Analyse comparative des stratégies de gestion
Les chercheurs ont également examiné le taux d’adoption et l’intensité au fil du temps. Leurs calculs ont montré que les agriculteurs ayant une perspective de gestion myope n’utiliseraient pas du tout les robots au cours des six premières années. Ces agriculteurs continueraient à appliquer des herbicides jusqu’à ce qu’ils ne soient plus efficaces, puis passeraient à un contrôle robotisé à 100 % – six robots par acre – au cours de la septième année, lorsqu’ils auraient épuisé les options chimiques.
En revanche, les agriculteurs tournés vers l’avenir commenceraient à adopter les robots beaucoup plus tôt et auraient besoin de moins de robots. Ils les adopteraient progressivement et ne dépasseraient pas le nombre de quatre par acre. Ils utiliseraient les robots en complément des traitements herbicides, afin de ne pas en épuiser l’efficacité. La septième année, ils utiliseraient des robots sur 75 % de leurs terres, tandis que 25 % seraient traitées à l’aide d’herbicides.
L’amarante tuberculée (Amaranthus tuberculatus) a été sélectionnée comme cas d’étude dans les cultures de maïs. Les chercheurs ont établi une distinction entre deux approches managériales : la gestion myope, limitée à un cycle annuel, et la gestion prospective, intégrant les implications à long terme.

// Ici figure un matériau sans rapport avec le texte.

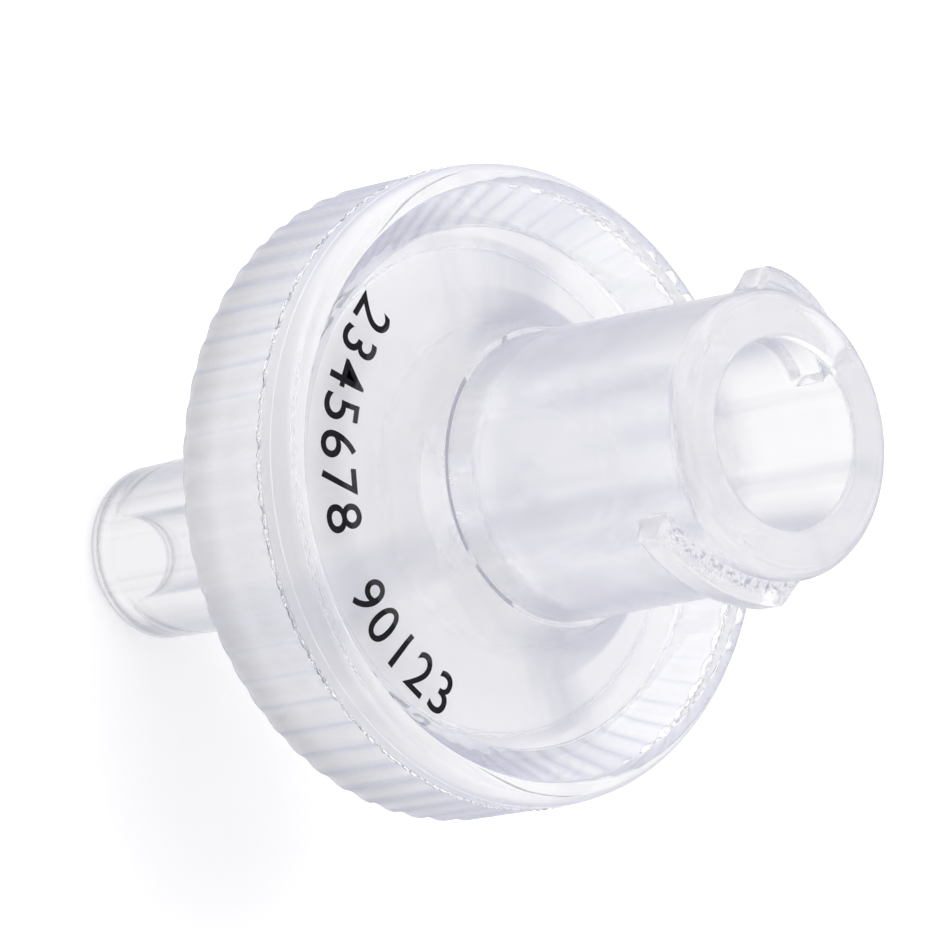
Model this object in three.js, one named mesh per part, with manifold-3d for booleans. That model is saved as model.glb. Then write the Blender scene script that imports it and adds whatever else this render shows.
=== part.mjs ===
// Syringe filter for 13 mm membranes: female Luer lock inlet above, male Luer slip nozzle below.
// Millimetres, +Z up. The filter stands on the end face of its nozzle, and the origin is that face's centre.
// Five pieces share one axis: outlet housing, membrane, prefilter, inlet housing and rim band.
import * as THREE from 'three';
import { mergeVertices } from 'three/addons/utils/BufferGeometryUtils.js';
import Module from 'manifold-3d';

const wasm = await Module();
wasm.setup();

// ---- Driving dimensions --------------------------------------------------------------------------

// Lengths along the axis, from the nozzle's end face up to the mouth of the inlet.
const nozzleLength = 10.2;
const outletPlate = 0.86;
const membraneThickness = 0.14;
const prefilterThickness = 0.3;
const inletPlate = 0.95;
const hubLength = 9.41;

// Luer cones widen by 6 % of their length, measured across.
const luerTaper = 0.06;

// Outlet nozzle.
const nozzleTipRadius = 2.08;
const nozzleBoreRadius = 1.0;
const nozzleEdge = 0.2;
const nozzleFillet = 0.6;
const drainRadius = 0.6;
const drainLength = 1.2;

// Inlet hub: a little wider at its foot than at its mouth, with a rounded lip, and a narrow ledge round
// its foot, on a hollow flare.
const mouthRadius = 2.15;
const mouthEdge = 0.16;
const hubWall = 1.15;
const hubDraft = 0.05;
const lipRound = 0.4;
const flareHeight = 1.95;
const flareSpread = 1.42;
const flareHollow = 0.25;
const footLedge = 0.12;

// Thread lugs: two short lengths of a right-hand thread, opposite each other. Each has a steep front towards
// the mouth and a sloping back, which is the side that a collar pulls on. Arcs are in degrees.
const lugCount = 2;
const lugLead = 5;
const lugHeight = 0.55;
const lugRootWidth = 1.0;
const lugFrontSlope = 0.04;
const lugBackSlope = 0.23;
const lugTopGap = 0.22;
const lugArc = 64;
const lugLeadIn = 8;
const lugLeadOut = 4;
const lugSteps = 16;
const lugRoot = 0.3;

// Passages from the inlet's bore to the filter, the sloping ceiling that spreads the flow and the combed
// face that drains it.
const boreFloorFall = 0.15;
const throatRadius = 0.5;
const throatLength = 2.1;
const dispersalHeight = 0.3;
const dispersalRadius = 1.2;
const ceilingRise = 0.25;
const channelDepth = 0.25;
const ribWidth = 0.36;
const ribCount = 3;
const spokeCount = 6;
const spokeWidth = 0.5;

// Filter stack and the discs that clamp it.
const membraneRadius = 6.5;
const sealWidth = 0.9;
const pocketFit = 0.1;
const discMargin = 0.1;

// Rim band.
const bandFit = 0.05;
const bandWall = 0.83;
const lipCover = 0.67;
const lipSlope = 1.05;
const bandRise = 1.05;
const bandCorner = 0.44;
const bandDrop = 0.35;
const heelEdge = 0.15;
const fluteCount = 60;
const fluteRadius = 0.42;
const fluteDepth = 0.09;
const fluteLand = 0.98;

// Facets round the axis, along rounded edges and round the cutter of a flute, and how near points weld.
const facets = 60;
const roundFacets = 4;
const fluteFacets = 12;
const fluteEndFacets = 2;
const weldDistance = 1e-5;

// ---- Levels and radii that follow ----------------------------------------------------------------

const backLevel = nozzleLength;
const membraneLevel = backLevel + outletPlate;
const prefilterLevel = membraneLevel + membraneThickness;
const ceilingLevel = prefilterLevel + prefilterThickness;
const faceLevel = ceilingLevel + inletPlate;
const mouthLevel = faceLevel + hubLength;

const hubMouthRadius = mouthRadius + hubWall;
const hubFootRadius = hubMouthRadius + hubDraft;
const prefilterRadius = membraneRadius - sealWidth;
const pocketRadius = prefilterRadius + pocketFit;
const discRadius = membraneRadius + discMargin;

// ---- Helpers -------------------------------------------------------------------------------------

/** A closed geometry as a solid, with only its positions left. */
function solid(geometry) {
  geometry.deleteAttribute('normal');
  geometry.deleteAttribute('uv');
  const merged = mergeVertices(geometry, weldDistance);
  const mesh = new wasm.Mesh({
    numProp: 3,
    vertProperties: Float32Array.from(merged.attributes.position.array),
    triVerts: Uint32Array.from(merged.index.array),
  });
  return new wasm.Manifold(mesh);
}

/** One point of a profile. */
function point(radius, height) {
  return new THREE.Vector2(radius, height);
}

/** Points of a rounded edge about a centre, from one angle to another, in degrees. */
function rounded(centreRadius, centreHeight, radius, from, to) {
  return Array.from({ length: roundFacets + 1 }, (_, step) => {
    const angle = THREE.MathUtils.degToRad(from + ((to - from) * step) / roundFacets);
    return point(centreRadius + radius * Math.cos(angle), centreHeight + radius * Math.sin(angle));
  });
}

/** A solid of revolution about Z, from a profile that runs up its outer side and closes on itself. */
function turned(profile) {
  const geometry = new THREE.LatheGeometry([...profile, profile[0]], facets);
  return solid(geometry.rotateX(Math.PI / 2));
}

/** Profile of a combed face, going outwards: ribs at one level and channels between them at another. */
function combed(innerRadius, outerRadius, ribLevel, channelLevel) {
  const pitch = (outerRadius - innerRadius) / (ribCount + 1);
  return Array.from({ length: ribCount }, (_, index) => innerRadius + pitch * (index + 1)).flatMap((middle) => [
    point(middle - ribWidth / 2, channelLevel),
    point(middle - ribWidth / 2, ribLevel),
    point(middle + ribWidth / 2, ribLevel),
    point(middle + ribWidth / 2, channelLevel),
  ]);
}

/** Straight channels that cross the ribs of a combed face, from its inner to its outer radius. */
function spokes(innerRadius, outerRadius, bottom, top) {
  return Array.from({ length: spokeCount }, (_, index) => {
    const bar = new THREE.BoxGeometry(outerRadius - innerRadius, spokeWidth, top - bottom);
    bar.translate((innerRadius + outerRadius) / 2, 0, (bottom + top) / 2);
    bar.rotateZ((2 * Math.PI * (index + 0.5)) / spokeCount);
    return solid(bar);
  });
}

/** A named mesh for a solid, with the look of its material. */
function piece(name, body, look) {
  const { vertProperties, triVerts } = body.getMesh();
  const geometry = new THREE.BufferGeometry();
  geometry.setAttribute('position', new THREE.BufferAttribute(vertProperties, 3));
  geometry.setIndex(new THREE.BufferAttribute(triVerts, 1));
  geometry.computeVertexNormals();
  const mesh = new THREE.Mesh(geometry, new THREE.MeshStandardMaterial(look));
  mesh.name = name;
  return mesh;
}

// ---- Inlet housing -------------------------------------------------------------------------------

/** One lug: its section drawn out straight over the arc, then laid round the hub along the thread. */
function lug(index) {
  const section = new THREE.Shape([
    point(-lugRoot, -lugRootWidth),
    point(0, -lugRootWidth),
    point(lugHeight, lugBackSlope - lugRootWidth),
    point(lugHeight, -lugFrontSlope),
    point(0, 0),
    point(-lugRoot, 0),
  ]);
  const course = { depth: lugArc, steps: lugSteps, bevelEnabled: false };
  const geometry = new THREE.ExtrudeGeometry(section, course);
  const place = geometry.attributes.position;
  for (let corner = 0; corner < place.count; corner += 1) {
    const height = place.getX(corner);
    const along = place.getZ(corner);
    const ramp = Math.min(1, along / lugLeadIn, (lugArc - along) / lugLeadOut);
    const radius = hubMouthRadius + (height > 0 ? height * ramp : height);
    const angle = THREE.MathUtils.degToRad(lugArc / 2 - along + (360 / lugCount) * index);
    const level = mouthLevel - lugTopGap - (lugLead * along) / 360 + place.getY(corner);
    place.setXYZ(corner, radius * Math.cos(angle), radius * Math.sin(angle), level);
  }
  return solid(geometry);
}

/** The inlet housing: hub with its Luer bore, flare, disc, pocket for the prefilter and sloping ceiling. */
function inletHousing() {
  const dispersalLevel = ceilingLevel + ceilingRise;
  const dispersalTop = dispersalLevel + dispersalHeight;
  const boreFloor = dispersalTop + throatLength + boreFloorFall;
  const boreFloorRadius = mouthRadius - (luerTaper / 2) * (mouthLevel - boreFloor);
  const flareTop = faceLevel + flareHeight;
  const ledgeRadius = hubFootRadius + footLedge;
  const flareRadius = hubFootRadius + flareSpread;
  const body = turned([
    point(discRadius, prefilterLevel),
    point(discRadius, faceLevel),
    point(flareRadius, faceLevel),
    point(hubFootRadius + flareSpread / 2 - flareHollow, faceLevel + flareHeight / 2 - flareHollow),
    point(ledgeRadius, flareTop),
    point(hubFootRadius, flareTop),
    ...rounded(hubMouthRadius - lipRound, mouthLevel - lipRound, lipRound, 0, 90),
    point(mouthRadius + mouthEdge, mouthLevel),
    point(mouthRadius, mouthLevel - mouthEdge),
    point(boreFloorRadius, boreFloor),
    point(throatRadius, boreFloor - boreFloorFall),
    point(throatRadius, dispersalTop),
    point(dispersalRadius, dispersalLevel),
    point(pocketRadius, ceilingLevel),
    point(pocketRadius, prefilterLevel),
  ]);
  const lugs = Array.from({ length: lugCount }, (_, index) => lug(index));
  return wasm.Manifold.union([body, ...lugs]);
}

// ---- Outlet housing ------------------------------------------------------------------------------

/** The outlet housing: disc with a combed drain face, and the nozzle with its Luer cone. */
function outletHousing() {
  const footRadius = nozzleTipRadius + (luerTaper / 2) * (backLevel - nozzleFillet);
  const channelLevel = membraneLevel - channelDepth;
  const drainTop = channelLevel - drainLength;
  const drained = combed(drainRadius, pocketRadius, membraneLevel, channelLevel);
  const body = turned([
    point(nozzleBoreRadius + nozzleEdge, 0),
    point(nozzleTipRadius - nozzleEdge, 0),
    point(nozzleTipRadius, nozzleEdge),
    ...rounded(footRadius + nozzleFillet, backLevel - nozzleFillet, nozzleFillet, 180, 90),
    point(discRadius, backLevel),
    point(discRadius, membraneLevel),
    point(pocketRadius, membraneLevel),
    point(pocketRadius, channelLevel),
    ...drained.reverse(),
    point(drainRadius, channelLevel),
    point(drainRadius, drainTop),
    point(nozzleBoreRadius, drainTop - (nozzleBoreRadius - drainRadius)),
    point(nozzleBoreRadius, nozzleEdge),
  ]);
  const channels = spokes(drainRadius, pocketRadius - channelDepth, channelLevel, prefilterLevel);
  return body.subtract(wasm.Manifold.union(channels));
}

// ---- Filter stack --------------------------------------------------------------------------------

/** A plain disc of the filter stack. */
function filterDisc(radius, bottom, thickness) {
  return turned([
    point(0, bottom),
    point(radius, bottom),
    point(radius, bottom + thickness),
    point(0, bottom + thickness),
  ]);
}

// ---- Rim band ------------------------------------------------------------------------------------

/** The rim band: it wraps the edges of both discs, with a lip over each face and a fluted grip. */
function rimBand() {
  const bore = discRadius + bandFit;
  const outer = bore + bandWall;
  const lip = discRadius - lipCover;
  const top = faceLevel + bandRise;
  const bottom = backLevel - bandDrop;
  const body = turned([
    point(lip + bandDrop, bottom),
    point(outer - heelEdge, bottom),
    point(outer, bottom + heelEdge),
    ...rounded(outer - bandCorner, top - bandCorner, bandCorner, 0, 90),
    point(lip + lipSlope, top),
    point(lip, faceLevel),
    point(bore, faceLevel),
    point(bore, backLevel),
    point(lip, backLevel),
  ]);
  const fluteTop = top - fluteLand;
  const cutters = Array.from({ length: fluteCount }, (_, index) => {
    const length = fluteTop - bottom;
    const cutter = new THREE.CapsuleGeometry(fluteRadius, length, fluteEndFacets, fluteFacets);
    cutter.rotateX(Math.PI / 2);
    cutter.translate(outer + fluteRadius - fluteDepth, 0, bottom + length / 2 - fluteRadius);
    cutter.rotateZ((2 * Math.PI * (index + 0.5)) / fluteCount);
    return solid(cutter);
  });
  return body.subtract(wasm.Manifold.union(cutters));
}

// ---- Assembly ------------------------------------------------------------------------------------

const clearPlastic = { color: 0xe9e8f2, roughness: 0.08, metalness: 0, transparent: true, opacity: 0.35 };
const clearRim = { color: 0xe4e3ee, roughness: 0.14, metalness: 0, transparent: true, opacity: 0.4 };
const film = { color: 0xf7f7f5, roughness: 0.5, metalness: 0 };
const glassFibre = { color: 0xf2f1ec, roughness: 0.95, metalness: 0 };

const filter = new THREE.Group();
filter.add(
  piece('outlet_housing', outletHousing(), clearPlastic),
  piece('membrane', filterDisc(membraneRadius, membraneLevel, membraneThickness), film),
  piece('prefilter', filterDisc(prefilterRadius, prefilterLevel, prefilterThickness), glassFibre),
  piece('inlet_housing', inletHousing(), clearPlastic),
  piece('rim_band', rimBand(), clearRim),
);

export default filter;
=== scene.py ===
"""Looks of a clear syringe filter for 13 mm membranes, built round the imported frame.

Metres, +Z up. The filter stands on the end face of its nozzle, its axis is the Z axis and the mouth of
its inlet is at the top. Every shell is one closed surface: a profile, r outwards and z up, that runs up
its outer side and closes on itself, carried round the axis.
"""
import math

import bpy
import numpy as np
from mathutils import Matrix, Vector


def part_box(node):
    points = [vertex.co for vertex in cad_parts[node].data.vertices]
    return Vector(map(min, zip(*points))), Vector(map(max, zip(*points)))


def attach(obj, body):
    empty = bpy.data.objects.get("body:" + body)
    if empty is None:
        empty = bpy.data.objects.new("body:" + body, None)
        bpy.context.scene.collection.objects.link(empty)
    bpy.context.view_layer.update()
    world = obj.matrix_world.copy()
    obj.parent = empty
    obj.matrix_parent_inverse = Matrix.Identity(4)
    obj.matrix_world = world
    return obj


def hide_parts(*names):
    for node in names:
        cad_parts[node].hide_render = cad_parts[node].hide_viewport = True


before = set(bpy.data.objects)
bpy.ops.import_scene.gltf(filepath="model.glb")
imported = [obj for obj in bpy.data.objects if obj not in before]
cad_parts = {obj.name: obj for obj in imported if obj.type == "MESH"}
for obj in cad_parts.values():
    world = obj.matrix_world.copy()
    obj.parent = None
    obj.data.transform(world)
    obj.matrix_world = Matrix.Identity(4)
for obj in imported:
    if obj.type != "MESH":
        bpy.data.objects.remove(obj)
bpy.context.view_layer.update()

MM = 0.001

# ---- Levels and radii from the frame -------------------------------------------------------------

BAND_BOTTOM, BAND_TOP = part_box("rim_band")[0][2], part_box("rim_band")[1][2]
BAND_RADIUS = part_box("rim_band")[1][0]
POCKET_LEVEL, MOUTH_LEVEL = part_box("inlet_housing")[0][2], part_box("inlet_housing")[1][2]
DISC_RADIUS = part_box("inlet_housing")[1][0]
DRAIN_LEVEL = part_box("outlet_housing")[1][2]
CEILING_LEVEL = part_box("prefilter")[1][2]

# ---- Sizes that the shells add -------------------------------------------------------------------

LUER_TAPER = 0.06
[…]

Le professeur Shadi Atallah a mis en évidence des résultats significatifs : «Pour une approche prospective, la densité des graines devient secondaire, la propagation future des graines résistantes étant inévitable. L’investissement dans un robot à 20 000 dollars se justifie dès l’apparition d’une résistance de 0,0001% des graines pour les gestionnaires prospectifs, alors que les gestionnaires annuels attendent un seuil de 5%.»
Implications économiques et environnementales
Les analyses financières démontrent que la gestion myope génère initialement une rentabilité supérieure, l’investissement robotique étant différé. La gestion prospective révèle sa pertinence économique après la sixième année d’exploitation. Les agriculteurs adoptant une vision à long terme déploient progressivement leur parc robotique, limitant le nombre d’unités à quatre par acre et maintenant un traitement herbicide sur 25% des surfaces cultivées.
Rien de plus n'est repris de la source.